Greeley Koch is executive director of the Association of Corporate Travel Executives (ACTE). He notes the rise in business traveller-centricity in corporate policy. “It is changing the role of the business travel manager in the US…. the role is evolving from that of an expense management watchdog to a business travel facilitator, whose purpose is to assist the business traveller in meeting the corporate objective. That objective – increased sales and revenue – is beginning to supersede expense enforcement issues.”
Effectively managing and analysing data is a critical issue for US travel buyers. The business travel manager for energy giant Halliburton says pre-trip data is “imperative” – and the best source for “actionable” information. This is shared with the firm’s security providers, and its quality and veracity constantly audited.

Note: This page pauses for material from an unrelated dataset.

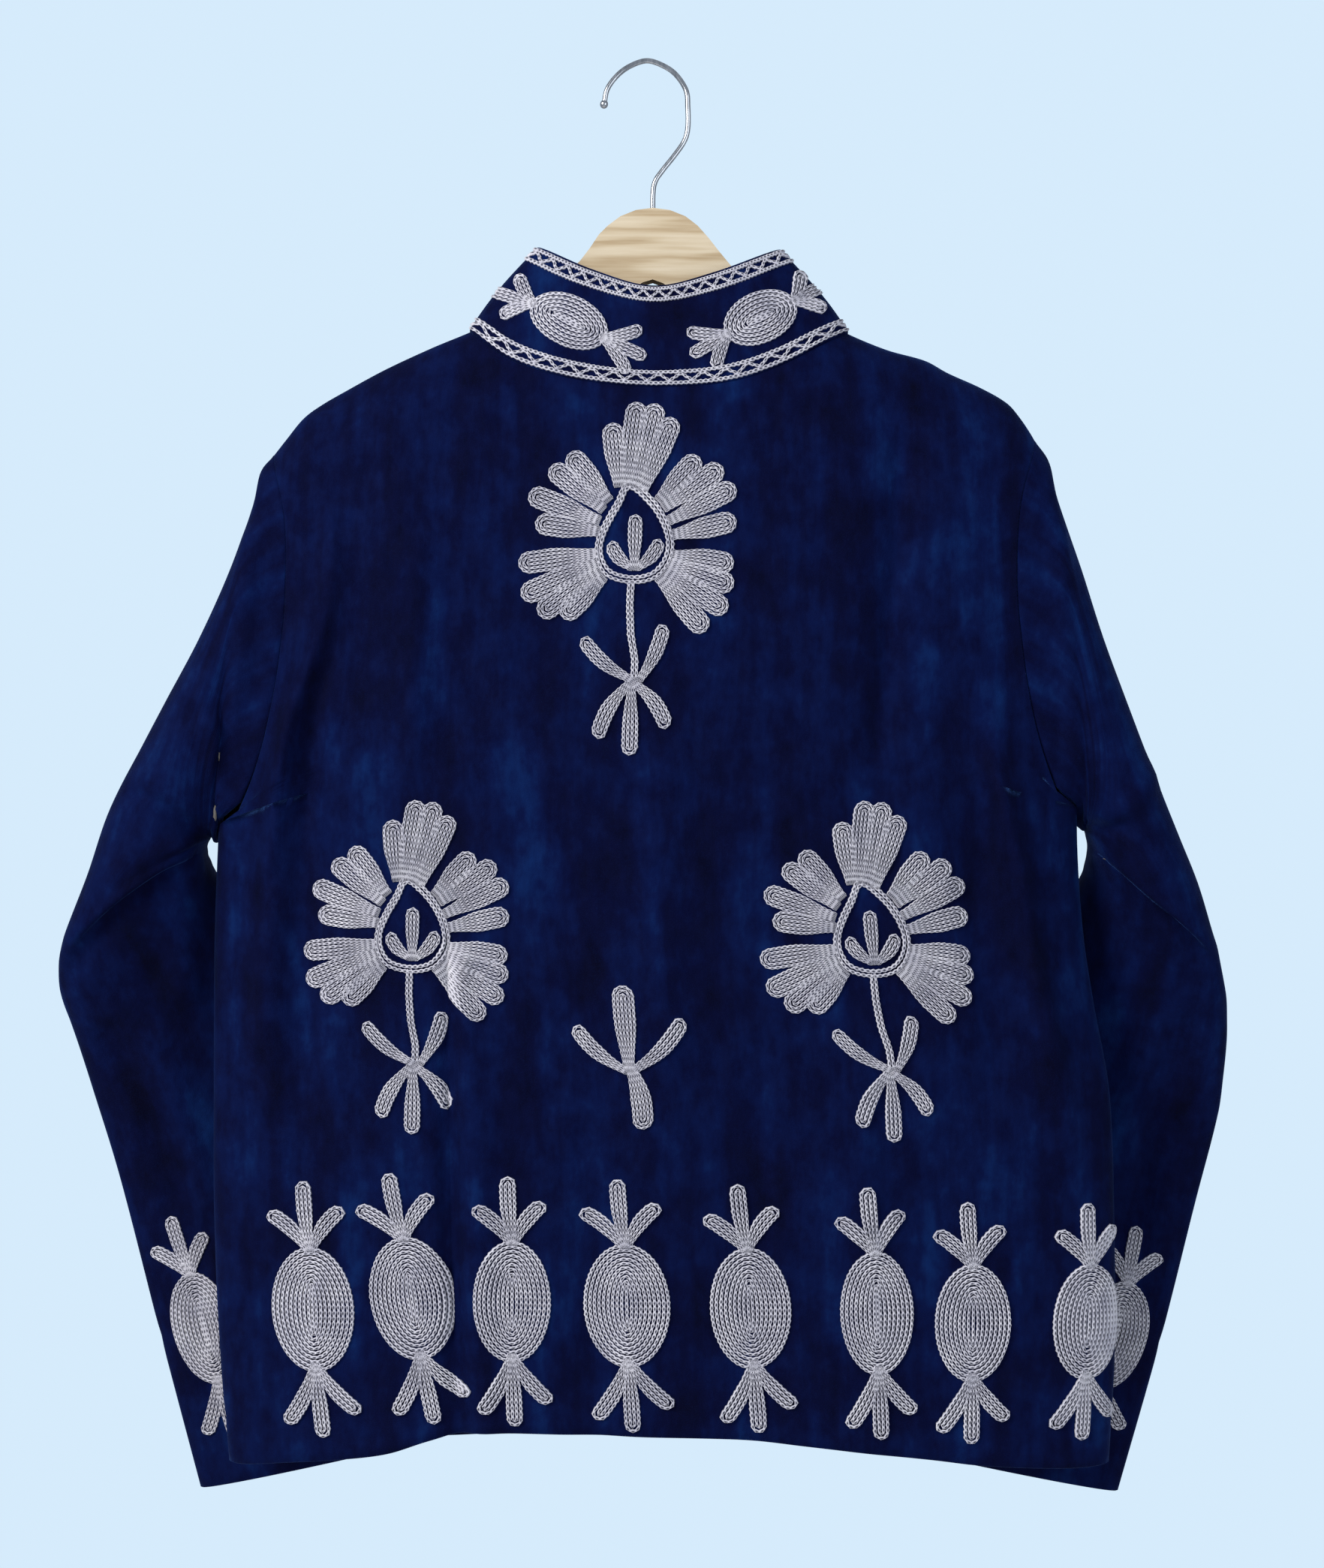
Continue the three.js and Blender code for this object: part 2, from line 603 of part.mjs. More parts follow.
const sleeveLeft = sleeveGrids(LEFT_SLEEVE, frontLeft, 'left');
const sleeveRight = sleeveGrids(RIGHT_SLEEVE, frontRight, 'right');

// Each sleeve is divided under the elbow's fold, where the two halves all but touch
function upperSleeve(sleeve) {
  const end = ELBOW_RING + 1;
  return sheetSolid(sleeve.outer.slice(0, end), sleeve.inner.slice(0, end), true);
}

function forearm(sleeve) {
  const [outer, inner] = [sleeve.outer, sleeve.inner].map((grid) => {
    const next = grid[ELBOW_RING + 1];
    const start = grid[ELBOW_RING].map((p, i) => p.clone().lerp(next[i], ELBOW_GAP));
    return [start, ...grid.slice(ELBOW_RING + 1)];
  });
  return sheetSolid(outer, inner, true);
}

// The collar stands on the neck seam and leans in to its top edge
function neckLine(backGrid, leftGrid, rightGrid) {
  const leftTop = leftGrid[lastRow].slice(frontLeft.neckColumn + 1).reverse();
  const rightTop = rightGrid[lastRow].slice(frontRight.neckColumn + 1);
  const backTop = backGrid[lastRow].slice(12, 27);
  return [...leftTop, ...backTop, ...rightTop].map((p) => {
    const side = Math.min(Math.abs(p.x - COLLAR.centre) / 108, 1);
    return p.clone().add(point(0, 0, SEAM + 0.2 + 0.8 * side ** 3));
  });
}

function collarGrid() {
  const outerLine = neckLine(backOuter, frontLeft.outer, frontRight.outer);
  const innerLine = neckLine(backInner, frontLeft.inner, frontRight.inner);
  const base = outerLine.map((p, i) => p.clone().lerp(innerLine[i], 0.5));
  const leftCount = frontLeft.outer[0].length - frontLeft.neckColumn - 1;
  const top = base.map((p, i) => {
    const isBack = i >= leftCount && i < leftCount + 15;
    const share = clamp((p.x - COLLAR.centre) / 108.4, -1, 1);
    const x = COLLAR.centre + share * COLLAR.top_reach;
    const round = Math.sqrt(Math.max(0, 1 - share ** 2));
    const reach = isBack ? -COLLAR.back_reach : COLLAR.front_reach;
    const z = read(isBack ? COLLAR_TOP : COLLAR_FRONT_TOP, 'x', x, 'z');
    return point(x, reach * round ** 0.8, z);
  });
  const rows = [];
  for (let j = 0; j <= COLLAR_ROWS; j += 1) {
    const t = j / COLLAR_ROWS;
    const bow = 2.5 * Math.sin(Math.PI * t);
    rows.push(base.map((p, i) => {
      const q = p.clone().lerp(top[i], t);
      const away = point(q.x - COLLAR.centre, 0, 0).multiplyScalar(1 / 100);
      away.y = Math.sign(q.y || 1) * Math.sqrt(Math.max(0, 1 - away.x ** 2)) * 0.6;
      return q.addScaledVector(away, bow);
    }));
  }
  const ways = directions(rows, false);
  const outer = moved(rows, ways, WALL / 2 + 0.1);
  const inner = moved(rows, ways, -WALL / 2 - 0.1);
  outer[0] = outerLine;
  inner[0] = innerLine;
  return { rows, ways, outer, inner };
}

const collar = collarGrid();

// Hanger
function outlineShape(rows) {
  return new THREE.Shape(rows.map((row) => new THREE.Vector2(row.x, row.z)));
}

// Under the shoulders the wood follows the cloth that rests on it
function shoulderTop(from, to) {
  const under = backInner[lastRow].filter((p) => p.x > from && p.x < to);
  return under.map((p) => ({ x: p.x, z: p.z - WOOD_UNDER_CLOTH }));
}

function woodGeometry() {
  const left = shoulderTop(-193, -120);
  const right = shoulderTop(134, 200);
  const leftEnd = { x: WOOD_ENDS.left, z: left[0].z - 17 };
  const rightEnd = { x: WOOD_ENDS.right, z: right[right.length - 1].z - 17 };
  const outline = [leftEnd, ...left, ...WOOD_TOP, ...right, rightEnd, ...WOOD_LOW];
  const bevel = 1.5;
  const depth = WOOD_THICK - 2 * bevel;
  const settings = { depth, bevelThickness: bevel, bevelSize: bevel, bevelOffset: -bevel, bevelSegments: 1 };
  const geometry = new THREE.ExtrudeGeometry(outlineShape(outline), settings);
  geometry.translate(0, 0, -depth / 2);
  geometry.rotateX(Math.PI / 2);
  return geometry;
}

function toManifold(geometry) {
  const plain = new THREE.BufferGeometry();
  plain.setAttribute('position', geometry.getAttribute('position'));
  if (geometry.index) plain.setIndex(geometry.index);
  const merged = mergeVertices(plain, 1e-4);
  const vertProperties = new Float32Array(merged.getAttribute('position').array);
  const triVerts = new Uint32Array(merged.index.array);
  return new wasm.Manifold(new wasm.Mesh({ numProp: 3, vertProperties, triVerts }));
}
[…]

GBTA chief executive Mike McCormick says the forecast of 8.6% growth in group and meetings travel – higher than the overall figure of 6.8% – reflects a return of corporate confidence
Hand-in-hand with data is duty-of-care: buyers, travel management companies and suppliers are citing risk management as a major issue in a country that’s seeing growing globalisation – businesses that have long been sustained by the vast US domestic market are increasingly looking beyond its borders. On the topic of risk, HRG’s Treasure raises another concern. The US leads the way in adoption of automated online booking processes – HRG’s latest figures show a 56% online adoption rate for North America, well ahead of the global average of 42%. “It’s great from client point of view – until we get things like weather disruptions,” says Treasure. “Last winter we had something like 16 major storms in the US, lots of cancelled flights.” He says service providers need to ensure they have the manpower to deal with unpredictable situations.
Business travel: the last word on the state of play
The US market tends to lead the way in business travel trends – so are the coming years likely to bring? Last word goes to ACTE’s Koch. “Technology remains one of the most significant forces, now and in the future,” he says.
“In years past, huge corporations dictated the direction of technology. Now, much smaller corporate entities are able to introduce products and services that cater to niche customers within the business travel sector” – products, he says, that can go from conception to market in a fraction of the time it used to take.